According to the estimate of the AIF industry, category III AIFs are expected to grow to Rs 2.5 trillion commitments by 2028 with top players planning to cumulatively raise at least Rs 60,000 crore over the next two years.
As of March 2024, the commitments raised for category III AIFs stood at Rs 1.45 trillion.
The industry association has also batted for the removal of 25 per cent limit for investment in unlisted securities for retail funds launched by registered fund management entities in GIFT-IFSC.
“While these restrictions are intended to mitigate liquidity risk, they may also act as a roadblock, specifically in cases where IFSC funds are proposed to be set up as feeder funds for global funds.

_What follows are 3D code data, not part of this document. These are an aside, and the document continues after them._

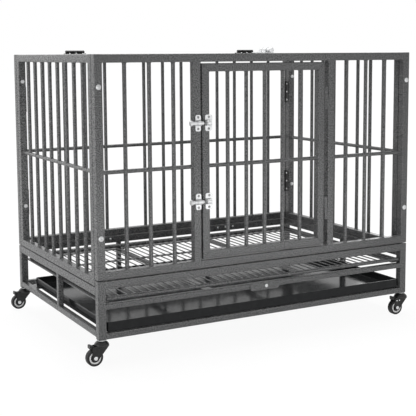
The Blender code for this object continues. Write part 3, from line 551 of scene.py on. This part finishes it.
# ---- Turn latch ----
# A painted steel strip with round ends, held by one zinc screw in the base's middle rail. Upright it
# keeps the grate and the tray in; here it lies along the rail and lets them out.
TURN_Z = FOOT + 0.0762
TURN_ENDS = (-0.0385, 0.0293)
TURN_HALF = 0.010
TURN_THICK = 0.002


def circle_points(cu, cv, radius, start, end, steps):
    angles = [math.radians(start + (end - start) * k / steps) for k in range(steps + 1)]
    return [(cu + radius * math.cos(a), cv + radius * math.sin(a)) for a in angles]


def pressed(axis, outline, ends, edge, finish):
    """A stamped plate: an outline with depth, and its sharp edges rounded off."""
    shape = bmesh.new()
    corners = [shape.verts.new(at(axis, ends[0], u, v)) for u, v in outline]
    grown = bmesh.ops.extrude_face_region(shape, geom=[shape.faces.new(corners)])
    moved = [item for item in grown["geom"] if isinstance(item, bmesh.types.BMVert)]
    bmesh.ops.translate(shape, verts=moved, vec=at(axis, ends[1] - ends[0], 0.0, 0.0))
    bmesh.ops.recalc_face_normals(shape, faces=shape.faces)
    rims = [rim for rim in shape.edges if rim.calc_face_angle(0.0) > math.radians(50)]
    bmesh.ops.bevel(shape, geom=rims, offset=edge, segments=2, profile=0.5, affect="EDGES", clamp_overlap=True)
    return part(shape, finish)


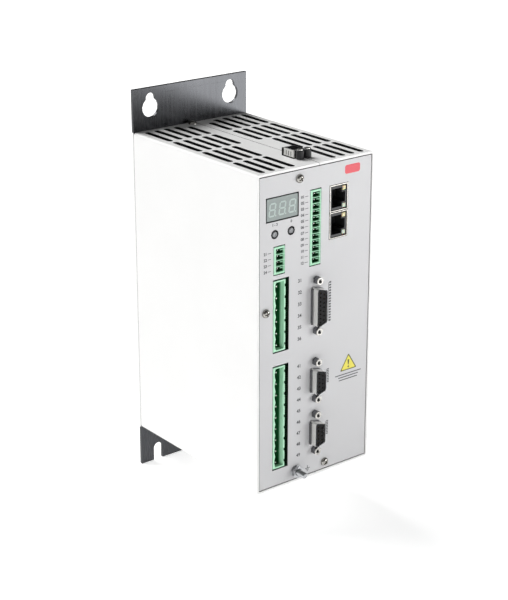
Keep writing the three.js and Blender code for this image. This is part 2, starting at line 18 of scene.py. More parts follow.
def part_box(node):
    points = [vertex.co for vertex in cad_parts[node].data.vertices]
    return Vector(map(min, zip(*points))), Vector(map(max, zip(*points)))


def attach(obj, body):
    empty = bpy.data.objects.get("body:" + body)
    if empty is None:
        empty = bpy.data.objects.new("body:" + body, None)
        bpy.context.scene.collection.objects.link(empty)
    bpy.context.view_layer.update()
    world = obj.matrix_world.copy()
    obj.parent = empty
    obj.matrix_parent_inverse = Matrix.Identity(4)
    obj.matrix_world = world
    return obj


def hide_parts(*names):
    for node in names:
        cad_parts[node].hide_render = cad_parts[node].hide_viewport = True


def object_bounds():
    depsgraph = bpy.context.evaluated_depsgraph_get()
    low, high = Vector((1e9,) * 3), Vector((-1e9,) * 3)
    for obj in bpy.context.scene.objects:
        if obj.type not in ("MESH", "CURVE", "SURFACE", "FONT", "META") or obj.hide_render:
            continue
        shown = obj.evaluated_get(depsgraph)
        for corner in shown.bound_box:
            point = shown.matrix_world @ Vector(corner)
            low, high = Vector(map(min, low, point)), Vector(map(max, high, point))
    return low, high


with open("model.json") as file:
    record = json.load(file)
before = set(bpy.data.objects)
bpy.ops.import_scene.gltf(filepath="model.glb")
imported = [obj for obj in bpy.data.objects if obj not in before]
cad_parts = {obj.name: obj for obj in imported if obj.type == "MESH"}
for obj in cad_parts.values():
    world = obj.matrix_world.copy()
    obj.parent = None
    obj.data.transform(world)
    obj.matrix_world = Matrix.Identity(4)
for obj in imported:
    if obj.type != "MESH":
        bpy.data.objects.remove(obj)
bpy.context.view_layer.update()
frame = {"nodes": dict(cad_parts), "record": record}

nodes = frame["nodes"]

# %% [markdown]
# ## Reading sizes from the frame
# Shapes below are worked out in millimetres and turned to metres when the mesh is made. Nothing is
# placed by eye: each piece asks the CAD part that it belongs to where it is.

# %% Boxes in millimetres
MM = 0.001


def box_mm(node):
    """Lowest and highest corner of a CAD part, in millimetres."""
    low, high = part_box(node)
    return np.array(low) / MM, np.array(high) / MM


panel_front = box_mm("front_panel")[0][1]
cover_low, cover_high = box_mm("left_cover")
shell_front = box_mm("feedback_dsub_shell")[0][1]
standoff_front = box_mm("feedback_dsub_jackscrew_top")[0][1]
print("front panel face at y =", round(panel_front, 2), "mm")

# %% [markdown]
# ## Colours and shader nodes
# Colours are written as sRGB hex, the way a paint card or a screen gives them. The shader adds light,
# so it needs linear values, and one function converts them. One more function adds a shader node with
# its settings, and gives each of its sockets a number, a colour or a link from another node, so that
# each recipe below reads as a list. A noise pattern's scale counts its patches in a metre, so a patch of
# some millimetres is 1000 over that number.

# %% Colour conversion and the node helper


def linear(code):
    """Linear colour from a hex code: c/12.92 up to 0.04045, else ((c + 0.055)/1.055) to the power 2.4."""
    channels = [int(code[i:i + 2], 16) / 255 for i in (1, 3, 5)]
    return (*[c / 12.92 if c <= 0.04045 else ((c + 0.055) / 1.055) ** 2.4 for c in channels], 1.0)


def add(tree, kind, inputs=(), **settings):
    """One shader node: its settings, then a number, a colour or a link for each socket that is named."""
    node = tree.nodes.new(kind)
    for key, value in settings.items():
        setattr(node, key, value)
    for socket, value in dict(inputs).items():
        if isinstance(value, bpy.types.NodeSocket):
            tree.links.new(value, node.inputs[socket])
        else:
            node.inputs[socket].default_value = value
    return node


def begin(name, **numbers):
    """A new material with one Principled shader. Returns the material, its tree, the shader and places."""
    material = bpy.data.materials.new(name)
    material.use_nodes = True
    tree = material.node_tree
    tree.nodes.clear()
    shader = add(tree, "ShaderNodeBsdfPrincipled")
    for socket, value in numbers.items():
        shader.inputs[socket.replace("_", " ")].default_value = value
    add(tree, "ShaderNodeOutputMaterial", {"Surface": shader.outputs["BSDF"]})
    place = add(tree, "ShaderNodeTexCoord").outputs["Object"]
    return material, tree, shader, place


# %% [markdown]
# ## Steps that recipes share
# Most finishes vary in gloss from patch to patch and have a fine grain, so one step links both. Some also
# look different from place to place, such as on a cut end, so another step tells how far along one axis
# the shaded point is.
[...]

For greater flexibility and broader investment potential, the IFSCA should explore options such as removing this cap entirely or exempting investments in unlisted securities where the underlying asset is listed from the 25 per cent limit,” submitted IVCA.
ICVA has also advocated for adopting the concept of passporting for funds. It allows fund managers to freely offer their financial products in other jurisdictions, facilitating cross-border marketing and distribution.
The number of funds registered in Gift-IFSC has doubled in a year to 124 as of March 2024.